Na avaliação dela, uma alternativa seria implementar o sistema de lista fechada, no qual eleitores votam em uma lista de candidatos predefinida pelos partidos (não em candidatos isolados), com alternância de gênero.

Para isso seria necessário realizar uma reforma política no Brasil. “O que é custoso e difícil e com o Congresso que temos agora não acho que seria viável”, diz.

A professora destaca ainda a importância de uma ação da sociedade para cobrar do Judiciário, do Legislativo e até de partidos políticos o cumprimento da legislação e das punições para quem desrespeitá-la.

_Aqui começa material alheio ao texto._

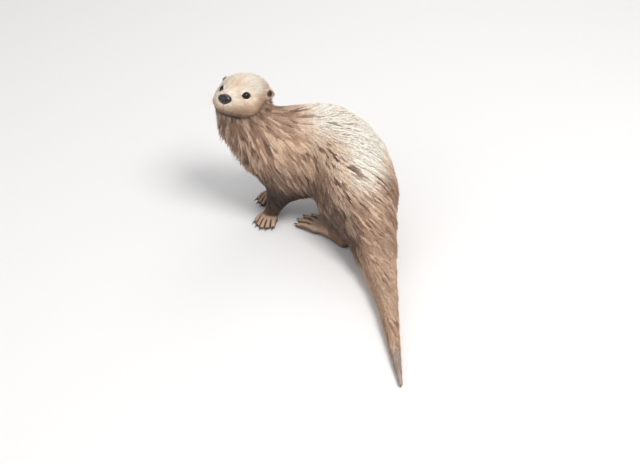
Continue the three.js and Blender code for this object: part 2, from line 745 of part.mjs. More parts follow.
// ---------------------------------------------------------------- the meshes, the origin under their middle
const MATERIALS = {
  head_fur: { color: 0xe3cfae, roughness: 0.85 },
  jaw_fur: { color: 0xe9dbc3, roughness: 0.85 },
  ear_fur: { color: 0xb58e6b, roughness: 0.85 },
  neck_fur: { color: 0x94694a, roughness: 0.85 },
  back_fur: { color: 0xa57d5f, roughness: 0.85 },
  tail_fur: { color: 0x9c7455, roughness: 0.85 },
  leg_fur: { color: 0x7d5a42, roughness: 0.85 },
  paw_fur: { color: 0x5c4434, roughness: 0.85 },
  claw: { color: 0x3a2f28, roughness: 0.4 },
  nose_skin: { color: 0x1d1a1a, roughness: 0.45 },
  eye: { color: 0x0c0908, roughness: 0.08 },
};

const group = new THREE.Group();
group.name = "otter";
const materials = {};
for (const [name, options] of Object.entries(MATERIALS)) {
  materials[name] = new THREE.MeshStandardMaterial({ name, ...options });
}

for (const [name, { solid, material }] of nodes) {
  const mesh = solid.getMesh();
  const geometry = new THREE.BufferGeometry();
  geometry.setAttribute("position", new THREE.BufferAttribute(mesh.vertProperties, 3));
  geometry.setIndex(new THREE.BufferAttribute(mesh.triVerts, 1));
  const piece = new THREE.Mesh(geometry, materials[material]);
  piece.name = name;
  group.add(piece);
}
group.scale.setScalar(SIZE);
const middle = new THREE.Box3().setFromObject(group).getCenter(V(0, 0, 0));
group.position.set(-middle.x, -middle.y, 0);
export default group;
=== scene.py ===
"""The looks of a life-size river otter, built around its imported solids.

One skin replaces the solids of flesh and lies inside them by the depth of the coat. The coat is solid
tufts that start on the skin and follow the lie of the hair. Eyes, nose, claws and whiskers are pieces of
their own. Sizes are in metres, but in the head's own frame (forwards, left, up) they are in its own unit.
"""

import heapq
import math

import bmesh
import bpy
import numpy as np
from mathutils import Euler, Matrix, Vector
from mathutils.bvhtree import BVHTree
from mathutils.kdtree import KDTree


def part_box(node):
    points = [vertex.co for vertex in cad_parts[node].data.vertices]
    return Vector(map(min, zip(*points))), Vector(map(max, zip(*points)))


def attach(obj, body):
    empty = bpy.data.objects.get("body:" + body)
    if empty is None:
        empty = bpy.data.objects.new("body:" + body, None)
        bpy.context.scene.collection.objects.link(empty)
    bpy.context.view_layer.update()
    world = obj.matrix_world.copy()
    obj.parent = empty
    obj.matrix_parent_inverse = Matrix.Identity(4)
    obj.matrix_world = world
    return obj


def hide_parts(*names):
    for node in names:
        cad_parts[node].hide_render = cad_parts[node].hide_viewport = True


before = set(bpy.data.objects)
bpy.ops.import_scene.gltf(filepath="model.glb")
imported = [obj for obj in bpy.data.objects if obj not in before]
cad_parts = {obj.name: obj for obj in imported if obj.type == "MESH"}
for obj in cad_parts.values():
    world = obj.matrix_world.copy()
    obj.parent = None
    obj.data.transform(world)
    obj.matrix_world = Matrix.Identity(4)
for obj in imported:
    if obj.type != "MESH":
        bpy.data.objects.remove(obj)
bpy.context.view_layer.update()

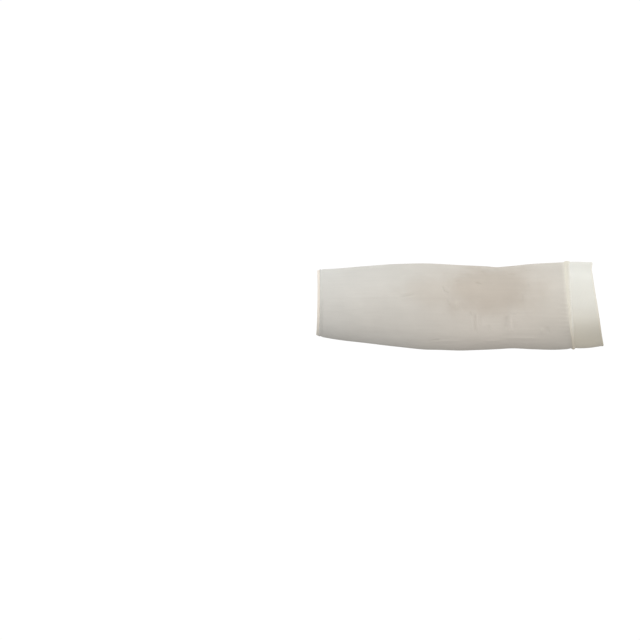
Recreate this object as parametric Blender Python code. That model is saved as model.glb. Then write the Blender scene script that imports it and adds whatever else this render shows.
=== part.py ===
"""Knitted arm sleeve in the shape it has when worn.

A stretched knit tube runs from the forearm end over the elbow. A firm edge
finishes its forearm end. A wide elastic band is sewn to its upper end, and a
raised overlock seam covers the joint between the two.

Frame: +X runs along the sleeve towards its upper end, +Z is up and -Y faces the
viewer. The origin is on the sleeve's axis, at the middle of the elastic band.
Every piece is a ring around that axis, built outwards from its inner side.
"""

import math
from collections import namedtuple

import bmesh
import bpy

# Overall sizes of the hollow, in metres
SLEEVE_LENGTH = 0.281
HOLLOW_HEIGHT = 0.084
HOLLOW_DEPTH = 0.0895

# Each piece's own sizes
KNIT_WALL = 0.0015
HEM_WIDTH = 0.0025
HEM_WALL = 0.0012
BAND_WIDTH = 0.0281
BAND_WALL = 0.0013
SEAM_WIDTH = 0.0050
SEAM_WALL = 0.0010
GAP = 0.0003

# The hem's and the seam's edges are cut back by this much, or by a share of a wall
# that is too thin for it
SOFT_EDGE = 0.0004
SOFT_EDGE_LIMIT = 0.3
SHARP_EDGE = math.radians(50)

# How far the band is turned from square to the axis. Its slant shows from the front.
# Its lean shows from above, where both sides reach towards the forearm end. The lean
# is rounded off this close to the upright middle plane.
BAND_SLANT = math.radians(7.6)
BAND_LEAN = math.radians(5.3)
LEAN_ROUND = 0.002

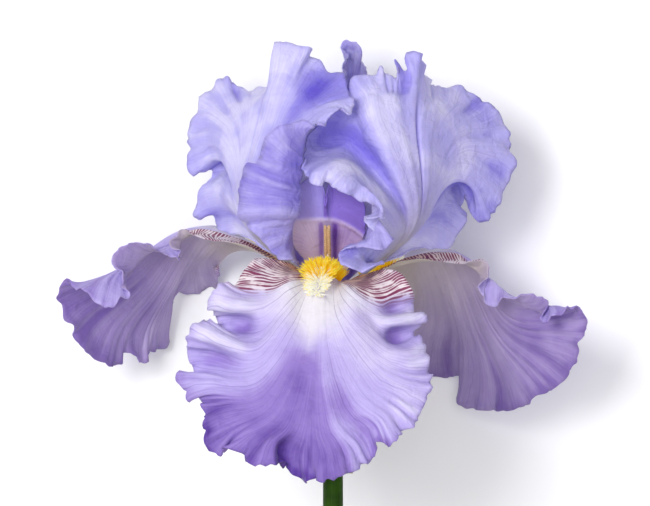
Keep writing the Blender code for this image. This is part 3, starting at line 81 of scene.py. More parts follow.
FRONT_FALL: Rings = (
    (0, ((0, -2.2, 0.75, 5.2), (61, 2.2, 0.75, 5.2))),
    (0.14, ((0, -3.9, 1.7, 9), (5, -3.6, 2.4, 13), (10, -4, 3.2, 18), (22, -4.8, 4.5, 24.5),
        (31, -3.6, 4.7, 27), (40, -1.6, 4.3, 25.5), (51, 1.2, 3.1, 18.5), (56, 2.2, 2.4, 13),
        (61, 3.6, 1.7, 9))),
    (0.3, ((0, -5.6, 2.6, 12), (2, -6.2, 4, 18), (4, -8.2, 5, 24.5), (8, -10.5, 3, 31), (14, -11.5, -3, 36),
        (20, -11, -10, 39.5), (27, -8.5, -15, 42), (34, -5.5, -17, 43.5), (41, -2, -14.5, 43),
        (48, 2, -7.5, 39.5), (54, 4, -0.5, 34.5), (58, 4.4, 3.6, 27), (60, 4.4, 3.5, 18), (61, 5, 2.6, 12))),
    (0.52, ((0, -7.2, 3.9, 14.3), (1.5, -9, 5.6, 20), (3, -12, 6, 25.5), (6, -16, 3, 31), (9, -18.5, -2, 35),
        (11, -20, -6.5, 36.8), (13, -20.5, -11.5, 37.6), (16, -22, -18, 41), (20, -22, -25, 43.5),
        (24, -19.5, -31, 46), (28, -15.5, -35, 48), (32, -11, -38, 50.5), (36, -6, -38.5, 51),
        (40, 1, -36, 50), (44, 8, -30, 48), (47, 12, -24, 46), (50, 13.5, -17, 43), (52.5, 13.5, -11.5, 39),
        (54.5, 12.5, -6.5, 37), (57, 11, -0.5, 34), (59, 8.2, 3.7, 28.5), (60, 6.8, 3.9, 21),
        (61, 6.3, 3.3, 14.3))),
    (0.78, ((0, -8.6, 5, 16), (1, -10.8, 6.6, 20), (2, -13.5, 7.2, 23.5), (4, -19, 7.4, 27.5),
        (6, -23, 3.5, 31), (8, -26, -0.5, 34), (10, -29.5, -4.2, 37.5), (12, -27.5, -9, 32),
        (14, -29.5, -13.5, 38.5), (16, -34.5, -15, 40.5), (18, -35.5, -20, 36), (20, -37, -25, 39),
        (22, -35.5, -29.5, 44), (24, -32.5, -34, 45), (26, -30.5, -40, 46.5), (28, -26.5, -43, 48),
        (30, -21.5, -45, 52), (32, -16.5, -45.5, 53), (33.5, -14, -46.5, 48.5), (35, -9.5, -49.5, 48.5),
        (37, -2, -48.5, 53.5), (39, 5.5, -47, 50.5), (41, 9.5, -43.5, 49), (43, 14, -39, 51),
        (45, 18.5, -36, 48.5), (47, 22, -31, 46.5), (49, 23, -24, 44), (51, 21.5, -17.5, 41),
        (52.3, 20, -13.8, 34), (53.5, 20.5, -9.6, 38.5), (55, 18.5, -5.5, 31), (56.5, 18, -1, 34),
        (58, 15.5, 3.8, 30.5), (60, 9.3, 4.5, 24), (61, 7.4, 3.9, 16))),
    (1, ((-9.3, 5.6, 16.8), (-12.5, 7.8, 20), (-15.8, 8.9, 22.5), (-19.5, 9.3, 24), (-23, 9.3, 25),
        (-25.7, 6.6, 28), (-27.7, 3.4, 30), (-29.2, 0.8, 32), (-31, 2.6, 34.5), (-34.3, 0.2, 35.5),
        (-36.8, -3, 35), (-36.8, -6.5, 33.5), (-33.5, -9.5, 31), (-32.6, -11.2, 32.5), (-35.8, -9.6, 36.5),
        (-39.5, -9.2, 39), (-42.7, -12, 40), (-43.3, -16, 39), (-42.2, -20, 36), (-42, -23, 35.5),
        (-44.6, -25, 39), (-45.3, -28, 41.5), (-43, -32.2, 41), (-39.8, -31.8, 41), (-38.6, -35.5, 44.5),
        (-38, -40, 47.5), (-37.6, -44.5, 48.5), (-34, -49, 46.5), (-31, -46.8, 46), (-28, -48, 49.5),
        (-25.5, -50.7, 53), (-21, -51.8, 55.5), (-16.5, -51.6, 55), (-13, -50.3, 50), (-12.5, -54, 47),
        (-9, -56.2, 48.5), (-5, -56.3, 53), (-1, -55.8, 56), (3, -54.2, 54), (7, -53.2, 50.5), (10, -51, 48),
        (12.5, -49.8, 48.5), (13.3, -45.5, 51), (16.5, -45, 53), (20.5, -43.5, 50.5), (22.5, -40, 48),
        (26, -37.3, 47.5), (28.3, -33.5, 45.5), (29.3, -28.5, 43), (29.2, -24, 41), (28.3, -19.5, 39),
        (27, -15.8, 36), (25.8, -13, 30.5), (27.2, -9.5, 34), (25.5, -7, 33), (23.8, -4, 27.5),
        (23.8, -0.5, 31), (22.3, 3, 31), (19.5, 5.6, 29), (15.5, 6.2, 26.5), (11.5, 5.3, 22.5),
        (8, 4.2, 16.8))),
)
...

Beatriz Cerqueira (PT-MG) foi a quinta deputada estadual mais votada do país e a segunda mulher, atrás apenas do mandato coletivo Bancada Feminista (PSOL-SP), que reúne cinco mulheres negras. Ela afirma que outro problema está na violência política de gênero —e diz que as instituições não estão preparadas.

“As minhas primeiras ameaças de morte foram em agosto, ainda na pré-campanha. Eu não divulgava agenda prévia, não participava de atividades abertas. Eu escutei da delegada que eu estava sujeita a ameaças de morte, assim como ela”, relata.

A deputada diz que a violência política acaba limitando a sua atuação. “A gente precisa cuidar para que o ambiente da política seja um ambiente que não afaste, restrinja e nem mate as mulheres por serem mulheres na política.”